## Prompt
Copy out the lines of the records below, and only those lines, from the one with "Write part 3" through the one with "flat joint faces.", exactly as they appear.

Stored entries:
========

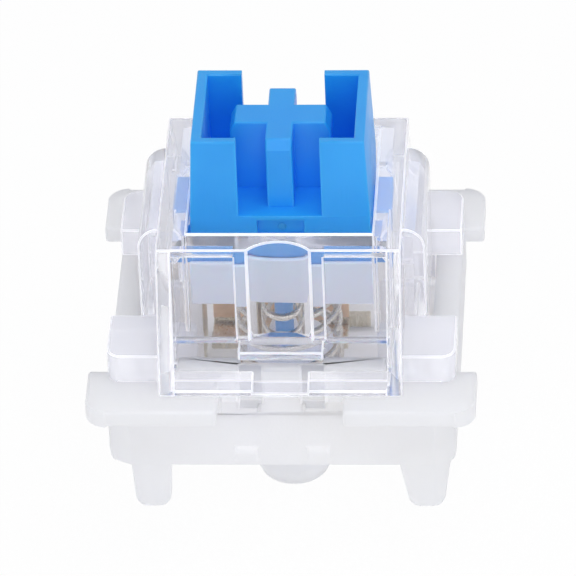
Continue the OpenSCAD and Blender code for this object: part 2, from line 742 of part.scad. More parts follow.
module return_spring() {
    ring_n = 20;
    side_n = 6;
    rings = spring_turns * ring_n;
    coil_r = spring_d / 2 - wire_d / 2;
    points = [for (i = [0 : rings], k = [0 : side_n - 1])
        let (a = 360 * i / ring_n, b = 360 * k / side_n)
        let (r = coil_r + wire_d / 2 * cos(b))
        [r * cos(a), r * sin(a), coil_z(i / ring_n) + wire_d / 2 * sin(b)]];
    sides = [for (i = [0 : rings - 1], k = [0 : side_n - 1])
        let (n = (k + 1) % side_n)
        [i * side_n + k, i * side_n + n, (i + 1) * side_n + n, (i + 1) * side_n + k]];
    ends = [[for (k = [side_n - 1 : -1 : 0]) k], [for (k = [0 : side_n - 1]) rings * side_n + k]];
    color([0.75, 0.76, 0.78]) polyhedron(points, concat(sides, ends), convexity = 10);
}

// Contacts
module contact_leaf() {
    color([0.72, 0.52, 0.36]) difference() {
        span([leaf_x - leaf_w / 2, leaf_face, root_z - root_lap],
             [leaf_x + leaf_w / 2, leaf_face + leaf_t, leaf_top]);
        for (x = rivet_x)
            translate([x, leaf_face - eps, root_z]) rotate([-90, 0, 0])
                cylinder(d = rivet_shank_d + 2 * rivet_gap, h = leaf_t + 2 * eps);
    }
}

module moving_contact_tip() {
    color([0.85, 0.68, 0.3])
        translate([tip_x, leaf_face, tip_z]) rotate([90, 0, 0]) cylinder(d = tip_d, h = tip_t);
}

module fixed_contact_tip() {
    color([0.85, 0.68, 0.3])
        translate([tip_x, fixed_face + tip_t, tip_z]) rotate([90, 0, 0]) cylinder(d = tip_d, h = tip_t);
}

module leaf_rivets() {
    color([0.74, 0.6, 0.44])
        for (x = rivet_x) translate([x, 0, root_z]) rotate([-90, 0, 0]) {
            translate([0, 0, leaf_face - rivet_gap - rivet_head_t])
                cylinder(d = rivet_head_d, h = rivet_head_t);
            translate([0, 0, leaf_face - rivet_gap - eps])
                cylinder(d = rivet_shank_d, h = leaf_t + rivet_gap + root_gap + terminal_t + eps);
        }
}

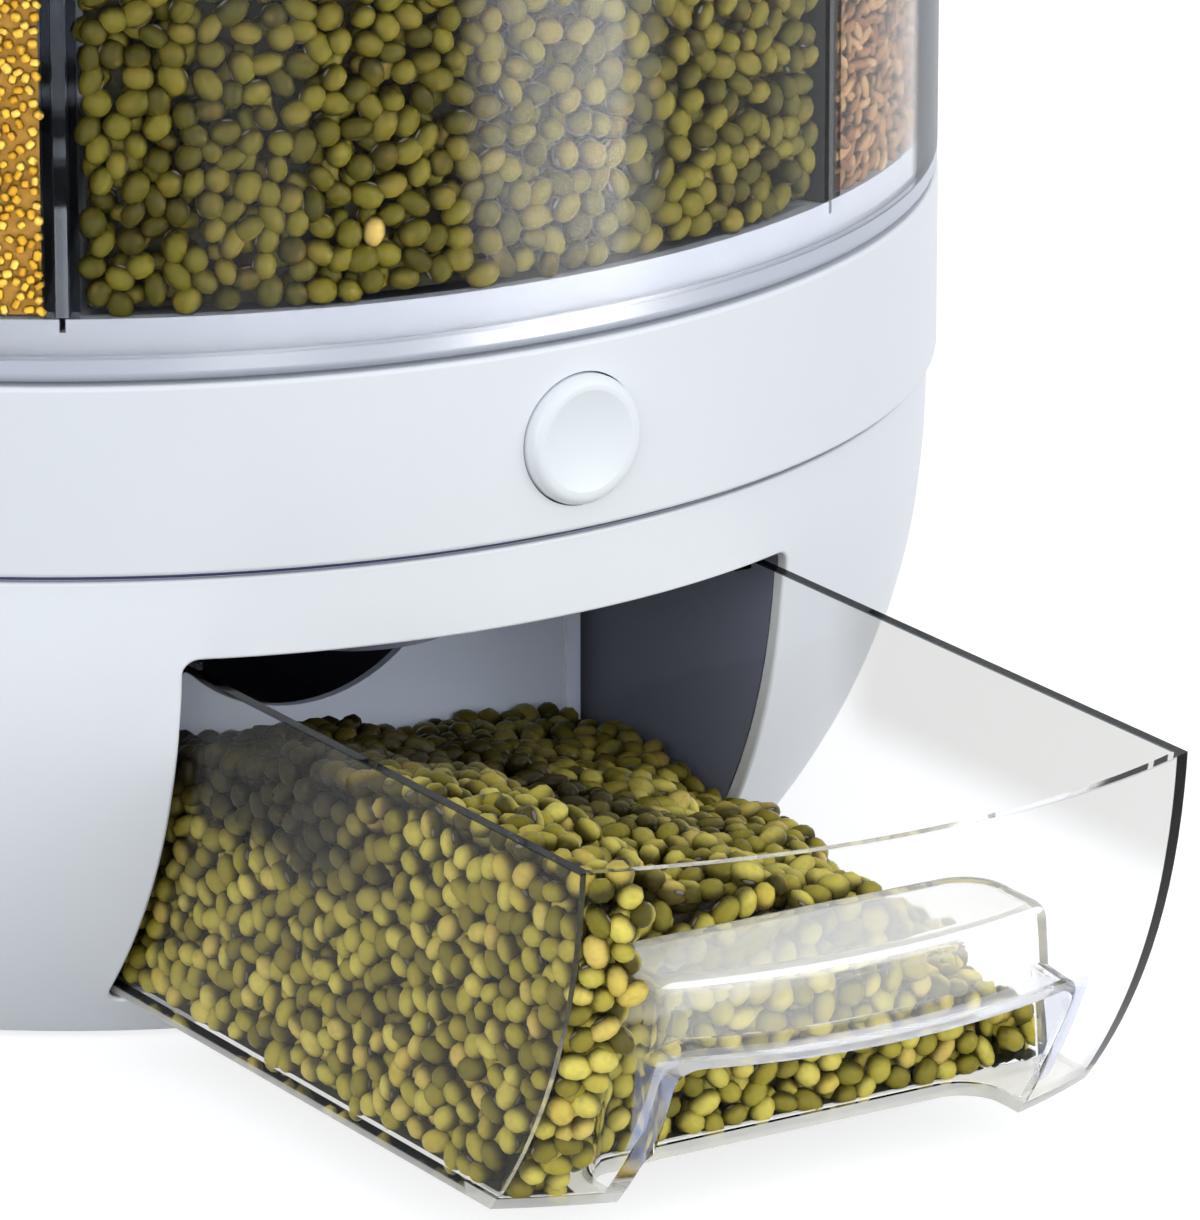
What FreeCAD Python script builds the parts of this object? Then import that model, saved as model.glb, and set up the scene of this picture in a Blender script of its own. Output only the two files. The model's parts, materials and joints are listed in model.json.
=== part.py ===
import FreeCAD, Part
import math
import os

V = FreeCAD.Vector
UP = V(0, 0, 1)

# Outside of the base: a bowl that flares upwards, with a collar on top of it
collar_radius = 147.5
collar_bottom_z = 90.2
collar_height = 31.8
collar_wall = 3.0
collar_flange_width = 15.5
collar_flange_thickness = 2.5
collar_overhang = 1.7
seam_gap = 1.3
bowl_flare = 32.84
bowl_power = 2.544
bowl_points = 7
bowl_bottom_z = 1.0
bowl_wall = 2.6
shell_rim_round = 0.5
spigot_height = 2.6
spigot_depth = 5.0
spigot_wall = 2.5
base_flange_width = 15.5
base_flange_thickness = 3.5

# Drawer opening in the bowl
opening_half_width = 58.2
opening_sill_z = 9.0
opening_top_z = 75.15
opening_corner = 2.6
opening_edge_round = 0.5

# Drawer: a clear bin whose front carries on the bowl's outline
drawer_side_gap = 1.7
drawer_bottom_z = 9.65
drawer_rim_z = 72.5
drawer_back_y = 47.0
drawer_wall = 1.8
drawer_floor = 2.0
drawer_back_corner = 5.0
drawer_pull = 117.4
notch_radius = 31.0
stop_tab_front_y = -10.0
stop_tab_length = 6.0
stop_tab_width = 5.0
stop_tab_height = 5.0

# Finger pocket moulded into the drawer's front, open below
pocket_half_width = 38.0
pocket_top_half_width = 35.0
pocket_back_y = -102.6
pocket_top_back_y = -106.0
pocket_ceiling_z = 46.9
pocket_soffit_z = 35.5
pocket_soffit_slope = 0.2
pocket_mouth_slope = 0.12
pocket_lip_radius = 128.4
pocket_back_corner = 7.0
pocket_ceiling_corner = 1.2
pocket_lip_corner = 2.5
pocket_arch_corner = 4.0

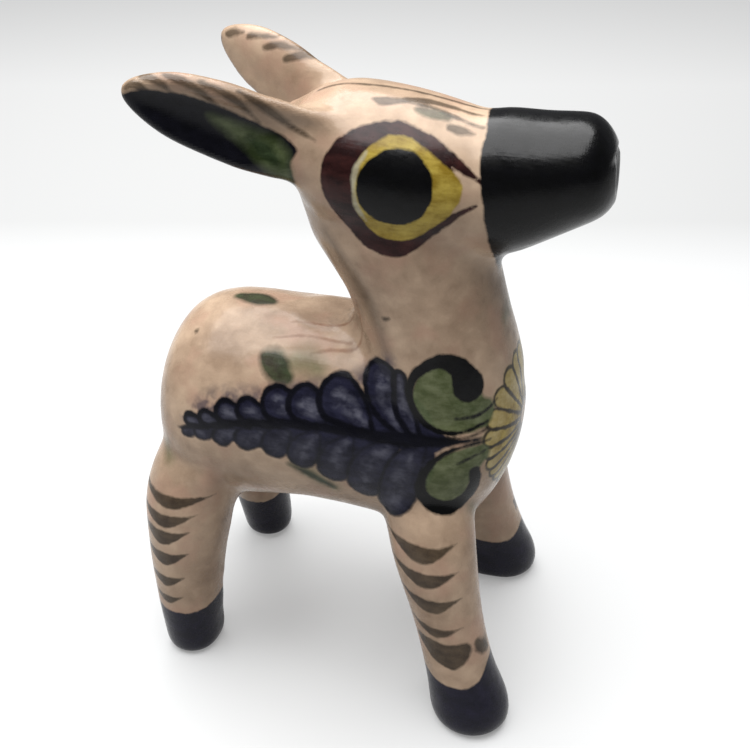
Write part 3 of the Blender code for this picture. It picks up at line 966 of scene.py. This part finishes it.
def set_normals(mesh, field):
    """Smooth normals from the distance grid, the same on both sides of a joint, and flat joint faces.

    Returns the mesh's points in millimetres.
    """
    points = np.empty(len(mesh.vertices) * 3)
    mesh.vertices.foreach_get("co", points)
    points = points.reshape(-1, 3) / MM
    smooth = slopes(field, points)
    corners = np.empty(len(mesh.loops), np.int32)
    mesh.loops.foreach_get("vertex_index", corners)
    totals = np.empty(len(mesh.polygons), np.int32)
    mesh.polygons.foreach_get("loop_total", totals)
    flat = np.empty(len(mesh.polygons) * 3)
    mesh.polygons.foreach_get("normal", flat)
    flat = flat.reshape(-1, 3)
    centres = np.empty(len(mesh.polygons) * 3)
    mesh.polygons.foreach_get("center", centres)
    centres = centres.reshape(-1, 3) / MM
    joint = np.abs(sampled(field, centres)) > JOINT_DEPTH
    joint |= np.sum(slopes(field, centres) * flat, axis=1) < JOINT_TILT
    corner_normals = smooth[corners]
    from_joint = np.repeat(joint, totals)
    corner_normals[from_joint] = np.repeat(flat, totals, axis=0)[from_joint]
    mesh.polygons.foreach_set("use_smooth", np.ones(len(mesh.polygons), bool))
    mesh.normals_split_custom_set(corner_normals.tolist())
    return points


def finished(node, mesh, field):
    """Makes one glazed piece, which stands for a CAD node."""
    mesh.name = "glazed_" + node
    points = set_normals(mesh, field)
    worn = []
    for key, away in paint(points).items():
        if away.min() < WORN_WITHIN:
            worn.append(key)
            mesh.attributes.new(key, "FLOAT", "POINT").data.foreach_set("value", away.astype(np.float32))
    mesh.materials.clear()
    mesh.materials.append(painted_glaze("glaze_" + node, worn))
    piece = bpy.data.objects.new("glazed_" + node, mesh)
    bpy.context.scene.collection.objects.link(piece)
    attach(piece, "root")
    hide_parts(node)
    return piece


# Where the figure divides into its members, in this order. Each block holds one member, and the
# trunk is what is left. Centre of the joint, direction towards the member, length and two widths.
JOINTS = {
    "right_ear": ((-6, -13.5, 140.3), (-0.9, -0.38, 0.2), (60, 24, 40)),
    "left_ear": ((-6, 13.5, 138.5), (-0.9, 0.38, 0.24), (60, 24, 40)),
    "muzzle": ((29.8, 0, 132), (0.992, 0, 0.124), (60, 60, 60)),
    "head": ((8.5, 0, 122), (-0.3, 0, 0.954), (60, 60, 90)),
    "neck": ((14, 0, 90), (0.1, 0, 0.995), (80, 60, 90)),
    "front_right_hoof": ((35, -28, 12.45), (0, 0, -1), (20, 30, 40)),
    "front_left_hoof": ((35, 28, 12.45), (0, 0, -1), (20, 30, 40)),
    "rear_right_hoof": ((-40, -26, 12.45), (0, 0, -1), (20, 30, 40)),
    "rear_left_hoof": ((-40, 26, 12.45), (0, 0, -1), (20, 30, 40)),
    "front_right_leg": ((24, -18, 48), (0.12, -0.42, -0.9), (50, 34, 34)),
    "front_left_leg": ((24, 18, 48), (0.12, 0.42, -0.9), (50, 34, 34)),
    "rear_right_leg": ((-40, -17, 49), (-0.05, -0.42, -0.9), (50, 34, 34)),
    "rear_left_leg": ((-40, 17, 49), (-0.05, 0.42, -0.9), (50, 34, 34)),
    "tail": ((-51.2, 0, 62), (-1, 0, 0), (12, 9.4, 34)),
    "trunk_right_half": ((0, 0, 70), (0, -1, 0), (60, 160, 160)),
}


def make_pieces():
    """Divides the clay body at its joints and glazes each member."""
    body = clay_body()
    rest = figure_mesh(body)
    members = {}
    for node, place in JOINTS.items():
        members[node] = combined(rest, block(*place), "INTERSECT")
        rest = combined(rest, block(*place), "DIFFERENCE")
    members["trunk_left_half"] = rest
    for node, mesh in members.items():
        finished(node, mesh, body)


# ---------- stage ----------

CAMERA_PLACE = (59.45, -195.1, 206.8)
CAMERA_TOWARD = (-0.2333, 0.8135, -0.5326)
CAMERA_LENS = 46.77  # on a sensor 36 mm wide
FLOOR_SIZE = 4000
SHEET = ((0.33, 0.333, 0.333), (0.26, 0.262, 0.26))  # the pale sheet's colour near, and the same colour darkened by painted shade far
PAINTED_SHADE_SPAN = (220, 277)  # distances behind the figure between which painted shade darkens the sheet; the painted glow starts at the first
PAINTED_GLOW = (0.26, 0.46)  # glow painted into the sheet as emitted light, near and far
GLOW_REACH = 532  # distance behind the figure at which the painted glow is strongest
SOFTBOX_PLACE = (-100, 30, 720)
SOFTBOX_TARGET = (0, 0, 60)
SOFTBOX_SIZE = (900, 800)
SOFTBOX_POWER = 19
ROOM_COLOUR = (0.93, 0.95, 1, 1)
ROOM_STRENGTH = 0.14


def make_camera():
    data = bpy.data.cameras.new("camera")
    data.lens = CAMERA_LENS
    data.sensor_width = 36
    data.clip_start = 0.01
    camera = bpy.data.objects.new("camera", data)
    turn = Vector(CAMERA_TOWARD).to_track_quat("-Z", "Y")
    camera.matrix_world = Matrix.Translation(Vector(CAMERA_PLACE) * MM) @ turn.to_matrix().to_4x4()
    bpy.context.scene.collection.objects.link(camera)
    bpy.context.scene.camera = camera


def make_floor():
    """A flat pale sheet, darkened by painted shade behind the figure, with a painted glow that grows farther
    back.
    """
    mesh = bpy.data.meshes.new("floor")
    reach = FLOOR_SIZE / 2 * MM
    corners = [(-reach, -reach, 0), (reach, -reach, 0), (reach, reach, 0), (-reach, reach, 0)]
    mesh.from_pydata(corners, [], [(0, 1, 2, 3)])
    material = bpy.data.materials.new("pale_sheet")
    nodes = Nodes(material)
    behind = nodes.add("VectorMath", {"operation": "DOT_PRODUCT"})
    nodes.feed(behind.inputs[0], nodes.add("TexCoord").outputs["Object"])
    nodes.feed(behind.inputs[1], (*Vector(CAMERA_TOWARD[:2]).normalized(), 0))
    behind = behind.outputs["Value"]
    start, end = PAINTED_SHADE_SPAN
    # painted shade: the sheet's colour darkens behind the figure
    shade = nodes.spread(behind, start * MM, end * MM, 0.0, 1.0)
    # painted light: the sheet glows as if lit, though it is no lamp
    glow = nodes.spread(behind, start * MM, GLOW_REACH * MM, *PAINTED_GLOW)
    shader = nodes.add(
        "BsdfPrincipled",
        None,
        Base_Color=nodes.mixed(shade, *SHEET),
        Roughness=0.55,
        Emission_Strength=glow,
        Emission_Color=(1, 1, 1, 1),
    )
    output = nodes.add("OutputMaterial")
    nodes.tree.links.new(shader.outputs[0], output.inputs["Surface"])
    mesh.materials.append(material)
    floor = bpy.data.objects.new("floor", mesh)
    bpy.context.scene.collection.objects.link(floor)


def make_softbox():
    data = bpy.data.lights.new("softbox", "AREA")
    data.shape = "RECTANGLE"
    data.size, data.size_y = [side * MM for side in SOFTBOX_SIZE]
    data.energy = SOFTBOX_POWER
    light = bpy.data.objects.new("softbox", data)
    turn = (Vector(SOFTBOX_TARGET) - Vector(SOFTBOX_PLACE)).to_track_quat("-Z", "Y")
    light.matrix_world = Matrix.Translation(Vector(SOFTBOX_PLACE) * MM) @ turn.to_matrix().to_4x4()
    bpy.context.scene.collection.objects.link(light)


def make_room():
    """Dim, even light from all round."""
    world = bpy.data.worlds.new("studio")
    world.use_nodes = True
    background = world.node_tree.nodes["Background"]
    background.inputs["Color"].default_value = ROOM_COLOUR
    background.inputs["Strength"].default_value = ROOM_STRENGTH
    bpy.context.scene.world = world


make_camera()
make_floor()
make_softbox()
make_room()
make_pieces()
bpy.context.scene.view_settings.view_transform = "Standard"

========

## Solution to the exercise
Write part 3 of the Blender code for this picture. It picks up at line 966 of scene.py. This part finishes it.
def set_normals(mesh, field):
    """Smooth normals from the distance grid, the same on both sides of a joint, and flat joint faces.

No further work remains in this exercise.